What to work on>
Set down each line from the one containing "for node in" to the one containing "in imported if", inclusive, exactly as written and with nothing further.

Provided entries>
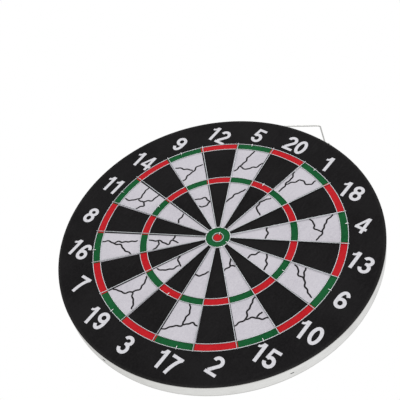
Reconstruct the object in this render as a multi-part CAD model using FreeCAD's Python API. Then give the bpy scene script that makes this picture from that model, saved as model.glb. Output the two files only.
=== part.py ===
import FreeCAD, Part
import math
import os
from FreeCAD import Vector

# A round, two-faced dartboard that hangs on a wall. Every size is in millimetres and every angle in degrees.
# The board hangs on +Z up. Its back face lies on the wall, in the plane Y = 0, and the thrower stands on the -Y side.
# The origin is the centre of the back face. Angles on the board run clockwise from the top, as the thrower sees it.

# ---- Board ----
board_diameter = 305.0
core_thickness = 13.0        # width of the paper strip that is wound into the core
steel_thickness = 0.3        # tinplate sheet under each face, which a magnet holds to
face_thickness = 0.5         # flocked face sheet
band_thickness = 0.6         # paper band round the rim
band_seam_gap = 0.5          # the band's two ends stop this far apart
band_seam_angle = 322.0

# ---- Wire spider on the front face ----
spider_offset_x = 0.4        # the spider is laid by hand, so it sits a little off the board's centre
spider_offset_z = 0.0
sector_count = 20
ring_wire_diameter = 0.8
radial_wire_diameter = 0.8
wire_seat = 0.2              # the rings are pulled this deep into the flock
weld_depth = 0.2             # each radial wire is welded this deep into the rings that it crosses
double_outer_radius = 119.1
double_ring_width = 7.0      # between the two wires of the double ring
treble_outer_radius = 74.3
treble_ring_width = 7.0
outer_bull_radius = 11.7
inner_bull_radius = 5.1
radial_overhang = 1.0        # a radial wire ends this far outside the outermost ring
radial_inner_lap = 0.4       # and this far inside the outer bull ring

# ---- Wire staples that tie the rings down ----
ring_staple_wire_diameter = 0.7
ring_staple_crown = 3.8          # overall length of the crown, across the ring
ring_staple_bend_radius = 0.6
ring_staple_clearance = 0.05     # between a staple's crown and the ring that it holds
ring_staple_leg_gap = 0.1        # between the ring and the leg just outside it; the other leg is well inside
ring_staple_depth = 6.0          # how far the legs go in below the face
double_staple_first_angle = 16.0
double_staple_count = 10
treble_staple_first_angle = 0.0
treble_staple_count = 4
outer_bull_staple_angle = 93.0
inner_bull_staple_angle = 347.0

# ---- Staples that hold the band to the core ----
band_staple_wire_diameter = 0.6
band_staple_crown = 4.0          # overall length of the crown, along the band
band_staple_bend_radius = 0.7
band_staple_depth = 5.0
band_staple_seat = 0.15          # the crown is driven this deep into the band
band_staple_first_angle = 119.5
band_staple_step = 64.0
band_staple_count = 5

# ---- Hanger: a wire bail that turns in two staples on top of the rim ----
hanger_angle = -3.4              # place on the rim
hanger_setback = 5.0             # from the front face to the axis that the bail turns on
bail_wire_diameter = 1.4
bail_half_width = 28.7           # from the middle to the bend at each foot
bail_height = 27.8               # from the axis to the middle of the flat at the top
bail_top_half_width = 1.2
bail_peak_offset = 6.5           # the top is bent this far to the right, back towards the middle of the board
bail_foot_length = 7.0
bail_bend_radius = 2.0
bail_foot_gap = 0.8              # between a foot and the highest rim below it
bail_running_clearance = 0.08    # radial, between a foot and the staple that it turns in
wall_gap = 0.15                  # at rest the bail leans back to just short of the wall
hanger_staple_wire_diameter = 1.0
hanger_staple_depth = 9.0        # how far the legs go in below the rim

# ---- Worked out from the sizes above ----
board_radius = board_diameter / 2
core_radius = board_radius - band_thickness
board_thickness = core_thickness + 2 * (steel_thickness + face_thickness)
band_width = core_thickness + 2 * steel_thickness

back_sheet_y = 0.0
back_steel_y = -face_thickness
core_y = back_steel_y - steel_thickness
front_steel_y = core_y - core_thickness
front_sheet_y = front_steel_y - steel_thickness
front_y = -board_thickness

spider_centre = Vector(spider_offset_x, 0, spider_offset_z)
ring_y = front_y + wire_seat - ring_wire_diameter / 2
radial_y = ring_y + weld_depth - (ring_wire_diameter + radial_wire_diameter) / 2
sector_angle = 360.0 / sector_count

bail_foot_rim_z = math.sqrt(board_radius ** 2 - bail_half_width ** 2)
bail_axis_y = front_y + hanger_setback
bail_axis_z = bail_foot_rim_z + bail_foot_gap + bail_wire_diameter / 2
bail_lean = math.degrees(math.asin((-bail_axis_y - wall_gap - bail_wire_diameter / 2) / bail_height))

ALONG_Y = Vector(0, 1, 0)
TO_THROWER = Vector(0, -1, 0)


def disc(radius, back_y, thickness):
    """A flat disc on the board's axis, from back_y towards the thrower."""
    return Part.makeCylinder(radius, thickness, Vector(0, back_y, 0), TO_THROWER)


def turned(shape, angle, centre=Vector(0, 0, 0)):
    """A copy of the shape, turned clockwise round the board as the thrower sees it."""
    copy = shape.copy()
    copy.rotate(centre, ALONG_Y, angle)
    return copy


def group(solids):
    """Separate solids as one shape."""
    return Part.makeCompound(solids)


def bent_wire(points, bend_radius, wire_diameter):
    """A round wire along straight runs through the points, with each inner point rounded to the bend radius."""
    edges = []
    run_start = points[0]
    for before, corner, after in zip(points, points[1:], points[2:]):
        inward = (before - corner).normalize()
        outward = (after - corner).normalize()
        half_angle = inward.getAngle(outward) / 2
        cut_back = bend_radius / math.tan(half_angle)
        arc_start = corner + inward * cut_back
        arc_end = corner + outward * cut_back
        middle_way = (inward + outward).normalize()
        centre = corner + middle_way * (bend_radius / math.sin(half_angle))
        arc_middle = centre - middle_way * bend_radius
        if run_start.distanceToPoint(arc_start) > 1e-6:
            edges.append(Part.LineSegment(run_start, arc_start).toShape())
        edges.append(Part.Arc(arc_start, arc_middle, arc_end).toShape())
        run_start = arc_end
    edges.append(Part.LineSegment(run_start, points[-1]).toShape())
    path = Part.Wire(edges)
    first_run = (points[1] - points[0]).normalize()
    section = Part.Wire(Part.makeCircle(wire_diameter / 2, points[0], first_run))
    return path.makePipeShell([section], True, False)


def u_staple(leg_spacing, bend_radius, leg_length, wire_diameter):
    """A staple with its crown's centre line on Z = 0, along X, and its legs down to Z = -leg_length."""
    half = leg_spacing / 2
    points = [
        Vector(-half, 0, -leg_length),
        Vector(-half, 0, 0),
        Vector(half, 0, 0),
        Vector(half, 0, -leg_length),
    ]
    return bent_wire(points, bend_radius, wire_diameter)


def ring(radius):
    """One ring of the spider."""
    centre = spider_centre + ALONG_Y * ring_y
    return Part.makeTorus(radius, ring_wire_diameter / 2, centre, ALONG_Y)


def ring_staple(ring_radius, angle):
    """A flat-topped staple over a ring, with one leg close outside the wire and the other well inside it."""
    crown_y = ring_y - (ring_wire_diameter + ring_staple_wire_diameter) / 2 - ring_staple_clearance
    spacing = ring_staple_crown - ring_staple_wire_diameter
    outer_leg = (ring_wire_diameter + ring_staple_wire_diameter) / 2 + ring_staple_leg_gap
    leg_length = front_y + ring_staple_depth - crown_y
    staple = u_staple(spacing, ring_staple_bend_radius, leg_length, ring_staple_wire_diameter)
    staple.rotate(Vector(0, 0, 0), Vector(1, 0, 0), 90)      # crown towards the thrower
    staple.rotate(Vector(0, 0, 0), ALONG_Y, 90)              # legs inside and outside the ring
    staple.translate(spider_centre + Vector(0, crown_y, ring_radius + outer_leg - spacing / 2))
    return turned(staple, angle, spider_centre)


def spaced_staples(ring_radius, first_angle, count):
    """Staples evenly spaced round a ring."""
    return [ring_staple(ring_radius, first_angle + 360.0 * i / count) for i in range(count)]


def radial_wire(number, rings):
    """One straight wire on top of the rings, between two sectors, with a welded seat over each ring."""
    inner_end = outer_bull_radius - radial_inner_lap
    outer_end = double_outer_radius + radial_overhang
    start = spider_centre + Vector(0, radial_y, inner_end)
    wire = Part.makeCylinder(radial_wire_diameter / 2, outer_end - inner_end, start, Vector(0, 0, 1))
    return turned(wire.cut(rings), (number - 0.5) * sector_angle, spider_centre)


def band_staple(angle):
    """A flat-topped staple driven into the rim, with its crown along the band."""
    crown_z = board_radius + band_staple_wire_diameter / 2 - band_staple_seat
    spacing = band_staple_crown - band_staple_wire_diameter
    leg_length = crown_z - board_radius + band_staple_depth
    staple = u_staple(spacing, band_staple_bend_radius, leg_length, band_staple_wire_diameter)
    staple.translate(Vector(0, -board_thickness / 2, crown_z))
    return turned(staple, angle)


def edge_band():
    """The paper band round the rim, between the two face sheets, open at its seam."""
    outside = disc(board_radius, back_steel_y, band_width)
    inside = disc(core_radius, back_steel_y, band_width)
    seam_size = Vector(band_seam_gap, band_width, 4 * band_thickness)
    seam_corner = Vector(-band_seam_gap / 2, back_steel_y - band_width, board_radius - 3 * band_thickness)
    seam = Part.makeBox(seam_size.x, seam_size.y, seam_size.z, seam_corner)
    return outside.cut([inside, turned(seam, band_seam_angle)])


def hanger_bail():
    """The bail as it rests, leaning back from its feet until its top is just short of the wall."""
    foot_end = bail_half_width + bail_foot_length
    points = [
        Vector(-foot_end, 0, 0),
        Vector(-bail_half_width, 0, 0),
        Vector(bail_peak_offset - bail_top_half_width, 0, bail_height),
        Vector(bail_peak_offset + bail_top_half_width, 0, bail_height),
        Vector(bail_half_width, 0, 0),
        Vector(foot_end, 0, 0),
    ]
    bail = bent_wire(points, bail_bend_radius, bail_wire_diameter)
    bail.rotate(Vector(0, 0, 0), Vector(1, 0, 0), -bail_lean)
    bail.translate(Vector(0, bail_axis_y, bail_axis_z))
    return turned(bail, hanger_angle)


def hanger_staple(side):
    """A round-topped staple over one foot of the bail, side = -1 on the left and 1 on the right."""
    crown_radius = (bail_wire_diameter + hanger_staple_wire_diameter) / 2 + bail_running_clearance
    crown_z = bail_axis_z + crown_radius
    x = bail_half_width + bail_foot_length / 2
    rim_z = math.sqrt(board_radius ** 2 - x ** 2)
    leg_length = crown_z - rim_z + hanger_staple_depth
    staple = u_staple(2 * crown_radius, crown_radius, leg_length, hanger_staple_wire_diameter)
    staple.rotate(Vector(0, 0, 0), Vector(0, 0, 1), 90)      # legs in front of and behind the foot
    staple.translate(Vector(side * x, bail_axis_y, crown_z))
    return turned(staple, hanger_angle)


ring_radii = {
    "double_outer_ring": double_outer_radius,
    "double_inner_ring": double_outer_radius - double_ring_width,
    "treble_outer_ring": treble_outer_radius,
    "treble_inner_ring": treble_outer_radius - treble_ring_width,
    "outer_bull_ring": outer_bull_radius,
    "inner_bull_ring": inner_bull_radius,
}
rings = {name: ring(radius) for name, radius in ring_radii.items()}
crossed_rings = [rings[name] for name in ring_radii if name != "inner_bull_ring"]

double_staples = spaced_staples(double_outer_radius, double_staple_first_angle, double_staple_count)
treble_staples = spaced_staples(treble_outer_radius, treble_staple_first_angle, treble_staple_count)
bull_staples = [
    ring_staple(outer_bull_radius, outer_bull_staple_angle),
    ring_staple(inner_bull_radius, inner_bull_staple_angle),
]
face_staples = double_staples + treble_staples + bull_staples
band_staples = [band_staple(band_staple_first_angle + band_staple_step * i) for i in range(band_staple_count)]
hanger_staples = {"hanger_staple_left": hanger_staple(-1), "hanger_staple_right": hanger_staple(1)}
rim_staples = band_staples + list(hanger_staples.values())

nodes = {
    "back_flock_face": disc(board_radius, back_sheet_y, face_thickness),
    "back_steel_sheet": disc(core_radius, back_steel_y, steel_thickness),
    "wound_paper_core": disc(core_radius, core_y, core_thickness).cut(face_staples + rim_staples),
    "front_steel_sheet": disc(core_radius, front_steel_y, steel_thickness).cut(face_staples),
    "front_flock_face": disc(board_radius, front_sheet_y, face_thickness).cut(face_staples + list(rings.values())),
    "edge_band": edge_band().cut(rim_staples),
    "double_ring_staples": group(double_staples),
    "treble_ring_staples": group(treble_staples),
    "bull_ring_staples": group(bull_staples),
    "edge_band_staples": group(band_staples),
    "hanger_bail": hanger_bail(),
}
nodes.update(rings)
nodes.update(hanger_staples)
for number in range(1, sector_count + 1):
    nodes[f"radial_wire_{number:02d}"] = radial_wire(number, crossed_rings)

os.makedirs("parts", exist_ok=True)
for name, shape in nodes.items():
    shape.exportStep(f"parts/{name}.step")
    print(name, len(shape.Solids), shape.isValid(), round(shape.Volume, 2))

hinge_point = turned(Part.Vertex(0, bail_axis_y, bail_axis_z), hanger_angle).Point
print("bail axis passes through", [round(v, 3) for v in hinge_point])
print("bail leans back", round(bail_lean, 2), "degrees at rest")
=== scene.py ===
import math

import bmesh
import bpy
import numpy as np
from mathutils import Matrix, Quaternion, Vector


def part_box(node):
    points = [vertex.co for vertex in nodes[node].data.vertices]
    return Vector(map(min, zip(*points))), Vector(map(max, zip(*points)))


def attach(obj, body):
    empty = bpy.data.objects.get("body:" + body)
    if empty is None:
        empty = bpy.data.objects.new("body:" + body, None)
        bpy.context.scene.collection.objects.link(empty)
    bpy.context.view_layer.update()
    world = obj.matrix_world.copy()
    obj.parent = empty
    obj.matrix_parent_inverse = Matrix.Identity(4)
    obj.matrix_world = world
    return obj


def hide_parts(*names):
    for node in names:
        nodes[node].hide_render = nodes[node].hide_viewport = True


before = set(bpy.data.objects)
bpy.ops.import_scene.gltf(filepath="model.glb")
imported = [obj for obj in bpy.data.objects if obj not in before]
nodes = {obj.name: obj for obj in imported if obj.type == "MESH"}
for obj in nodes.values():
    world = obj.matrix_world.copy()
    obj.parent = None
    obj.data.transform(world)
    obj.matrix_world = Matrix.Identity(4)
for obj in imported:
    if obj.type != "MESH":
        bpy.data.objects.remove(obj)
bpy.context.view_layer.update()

# A round two-faced dartboard: flocked paper faces, a paper band round the rim, and a spider of steel wire.
# Lengths are in metres unless a name ends in _mm. Angles on a face are in degrees, clockwise from the top as the
# thrower sees that face.

MM = 0.001


# ---- Sizes read from the board ----

face_low, face_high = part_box("front_flock_face")
board_radius = (face_high.x - face_low.x) / 2
front_y = face_low.y
sheet_thickness = face_high.y - face_low.y
back_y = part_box("back_flock_face")[1].y

# The rings that the radial wires cross.
CROSSED_RINGS = [
    "double_outer_ring", "double_inner_ring", "treble_outer_ring", "treble_inner_ring", "outer_bull_ring",
]


def ring_sizes(node):
    """A ring's radius along its wire, and the place of its centre."""
    low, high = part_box(node)
    wire_radius = (high.y - low.y) / 2
    return (high.x - low.x) / 2 - wire_radius, (low + high) / 2


ring_radius = {name: ring_sizes(name)[0] for name in CROSSED_RINGS + ["inner_bull_ring"]}
spider_centre = ring_sizes("double_outer_ring")[1]
wire_radius = (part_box("double_outer_ring")[1].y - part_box("double_outer_ring")[0].y) / 2


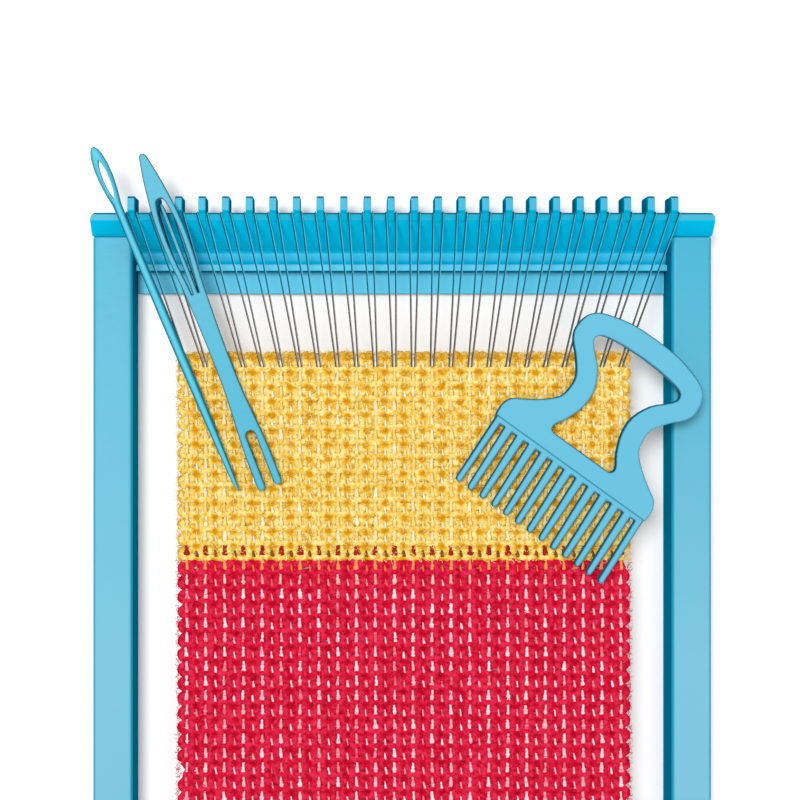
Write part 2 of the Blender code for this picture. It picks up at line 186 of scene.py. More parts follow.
class Nodes:
    """A short way to add and join shader nodes."""

    def __init__(self, name):
        self.material = bpy.data.materials.new(name)
        self.material.use_nodes = True
        self.tree = self.material.node_tree
        self.shader = self.tree.nodes["Principled BSDF"]

    def add(self, kind, **settings):
        node = self.tree.nodes.new(kind)
        for key, value in settings.items():
            setattr(node, key, value)
        return node

    def link(self, source, target):
        self.tree.links.new(source, target)

    def feed(self, node, sources):
        """Sets each numbered input, or links it where the source is another node's output."""
        for socket, source in sources:
            if isinstance(source, bpy.types.NodeSocket):
                self.link(source, node.inputs[socket])
            else:
                node.inputs[socket].default_value = source

    def value(self, socket, amount):
        self.shader.inputs[socket].default_value = amount

    def coordinates(self, scale=(1, 1, 1), turn=0.0):
        texture = self.add("ShaderNodeTexCoord")
        mapping = self.add("ShaderNodeMapping")
        mapping.inputs["Scale"].default_value = scale
        mapping.inputs["Rotation"].default_value = (0, 0, turn)
        self.link(texture.outputs["Object"], mapping.inputs["Vector"])
        return mapping.outputs["Vector"]

    def noise(self, vector, scale, detail=2.0, roughness=0.5):
        node = self.add("ShaderNodeTexNoise")
        node.inputs["Scale"].default_value = scale
        node.inputs["Detail"].default_value = detail
        node.inputs["Roughness"].default_value = roughness
        self.link(vector, node.inputs["Vector"])
        return node.outputs["Fac"]

    def ramp(self, fac, stops):
        node = self.add("ShaderNodeValToRGB")
        ends = node.color_ramp.elements
        while len(ends) < len(stops):
            ends.new(0.5)
        for end, (place, colour) in zip(ends, stops):
            end.position = place
            end.color = colour
        self.link(fac, node.inputs["Fac"])
        return node.outputs["Color"]

    def mix(self, fac, first, second, blend="MIX", guard=None):
        """The first where fac is 0 and the second where it is 1. A guard, if any, multiplies fac."""
        if guard is not None:
            fac = self.math("MULTIPLY", fac, guard)
        node = self.add("ShaderNodeMix", data_type="RGBA", blend_type=blend)
        self.feed(node, ((0, fac), (6, first), (7, second)))
        return node.outputs[2]

    def math(self, operation, first, second):
        node = self.add("ShaderNodeMath", operation=operation)
        self.feed(node, ((0, first), (1, second)))
        return node.outputs[0]

    def share(self, value, low, high):
        """0 where the value is low, and 1 where it is high."""
        return self.math("MULTIPLY", self.math("SUBTRACT", value, low), 1 / (high - low))

    def bump(self, height, strength, distance):
        node = self.add("ShaderNodeBump")
        node.inputs["Strength"].default_value = strength
        node.inputs["Distance"].default_value = distance
        self.link(height, node.inputs["Height"])
        return node.outputs["Normal"]

    def parts(self, vector):
        node = self.add("ShaderNodeSeparateXYZ")
        self.link(vector, node.inputs[0])
        return node.outputs

    def rounded(self, radius):
        """The parts of the surface's normal with its sharp edges softened."""
        node = self.add("ShaderNodeBevel", samples=5)
        node.inputs["Radius"].default_value = radius
        return self.parts(node.outputs["Normal"])


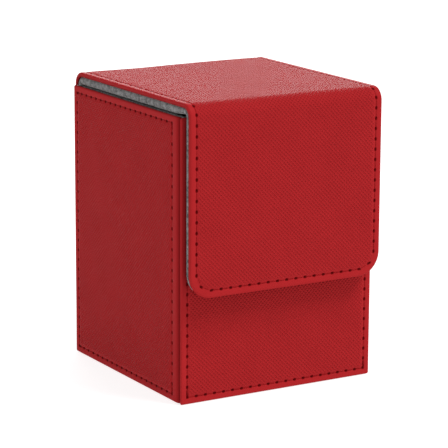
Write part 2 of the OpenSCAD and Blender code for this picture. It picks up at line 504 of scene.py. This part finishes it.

Solution below>
    for node in names:
        nodes[node].hide_render = nodes[node].hide_viewport = True


before = set(bpy.data.objects)
bpy.ops.import_scene.gltf(filepath="model.glb")
imported = [obj for obj in bpy.data.objects if obj not in before]
nodes = {obj.name: obj for obj in imported if obj.type == "MESH"}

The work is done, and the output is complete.